HOW TO READ A POEM
Essay #2: Contributing to a Critical Anthology
It is difficult
to get the news from poems
yet men die miserably every day
for lack
of what is found there.
--William Carlos Williams
“I take it that the critic’s job in the first instance is to make people read, with intelligence and appreciation, the kind of things that they would not be likely to read otherwise.”
--Richard A. Posner
Purpose: This essay requires you to do something academic writing often requires: closely engage with a challenging text and connect that engagement with the text’s contexts. To practice this skill, you will present and illuminate a poem in a variety of ways: by reading it closely (explicating it), by helping readers understand the poem’s historical and biographical context, and by gesturing towards related literary critical scholarship. The poem you choose will also be added to the syllabus.
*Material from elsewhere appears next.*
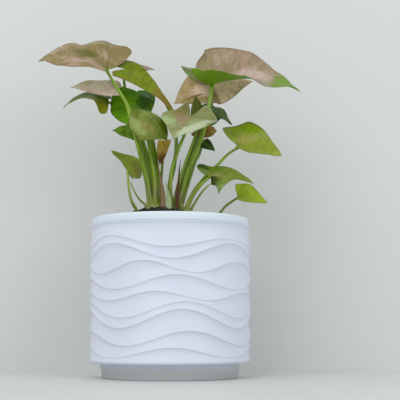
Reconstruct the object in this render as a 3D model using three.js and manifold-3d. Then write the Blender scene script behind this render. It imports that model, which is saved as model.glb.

Assignment: You have been invited to contribute to a Critical Anthology of War Poetry. Choose a poem from OBWP (one that does not already appear on the syllabus) and write an essay that argues a claim based on your explication of a poem and (less importantly) on your exploration of the poem’s context. The poem will be your main exhibit; you should also engage with at least two other sources. Your essay should be about 1800 words and formatted according to the guidelines in the syllabus. It will appear in the anthology together with the poem you have chosen.
Due dates
October 4: 500 words of free-write explication (addressed to friend) & recitals
October 11 First draft due: _____ words + research questions & recitals, continued
October 18: Complete draft due
October 25: Final version due
Comments: Your work on this paper will begin with explication (models of which appear in sample papers and in Oliver, Winn, and Ricks [23-27]). When it comes time to formulate a claim, its early form might be something like “I recommend that we read this poem because it…,” with the rest of the sentence making some specific yet succinct case for (to use Samuel Johnson’s terms) the naturalness and novelty of the poem (though you need not say “novel” or “natural” at all). Simply deleting the “I recommend…” part may work for the final version of this claim, but the claim should also respond to the common ground established in the beginning of your introduction. And it should answer a question: What does this poem tell us about X? How does the experience of the poem help us understand the experience of x? Remember, everything that appears in your final version should somehow advance your thesis; your explication, that is, should be subordinated to your argument, as should your examination of the historical and biographical content and engagement with any other sources.
There is a library guide for our class at http://guides.library.harvard.edu/warliterature
We will discuss how to find and engage with sources midway through this assignment.
1. Read the poem at least three to four times in a row. Then read it some more, aloud. Consider its sound and shape. Does the poem’s general sense evoke any particular emotional responses?
2. Locate your immediate, visceral reaction. Forget the reasons why—What happens to you physically, mentally, spiritually when you read this poem? Does your heart bump and patter? Do your ears ring? Are you relaxed in a warm pool of memory? Your reaction may be dynamic; it may change from stanza to stanza, line to line, word to word. Now to determine just why...
3. Consider how you would describe the form of the poem. What does it look like from five feet away? Are the lines short, long, or middling? Are the line lengths obsessively consistent? Do they seem to follow, shadow, or break any sort of pattern? Or are they seemingly random? What kind of punctuation is/is not used? Is the poem written in complete sentences, or are its syntax and grammar somehow non-traditional? Are words or lines repeated? How are they positioned on the page? What is the effect of this positioning?
4. How would you describe the poem’s diction? What kinds of words does the author use? Latinate, erudite, snooty? Common, vernacular, Germanic? Is it slangy or vulgar? Is it in any sort of dialect? Does the poem contain verifiable vocabulary, or is it full of invented words/unusual combinations?
5. Is the poem located in a certain place and/or time? What ideas or feelings are typically associated with that place/time? Atypically? What is the relationship between when the poem’s action occurs and when the poem itself begins?
6. Does the poem have a narrative? What, if anything, happens? Is there an event, occurrence, or story informing the poem? Can you imagine it as a snapshot, or could you film it as a series of scenes?
7. Who are the players? What characters/individuals/souls participate in the existence of this poem? Who is speaking? What is the speaker’s gender, age, attitude? How would you characterize him/her/it? Who is listening? What are the levels of interaction between speaker/listener/addressee/you? Are you being accused? Invited? Scorned? Seduced?
8. What are some striking images? How much imagery is there? How do the images work—are they literal or figurative? Are they part of a narrative? Do they correspond to a real situation? Or are they musical—products of the poet’s imagination that evoke certain responses in the reader?
9. How would you describe the tone of the poem? Is its overall tone consistent with the tone of the speaker? Are there any traces of sarcasm or irony? What emotional state(s) does the speaker seem to navigate? What is his/her/its frame of mind?
10. What do you think the poem is “about”? Do any themes seem to dominate the piece?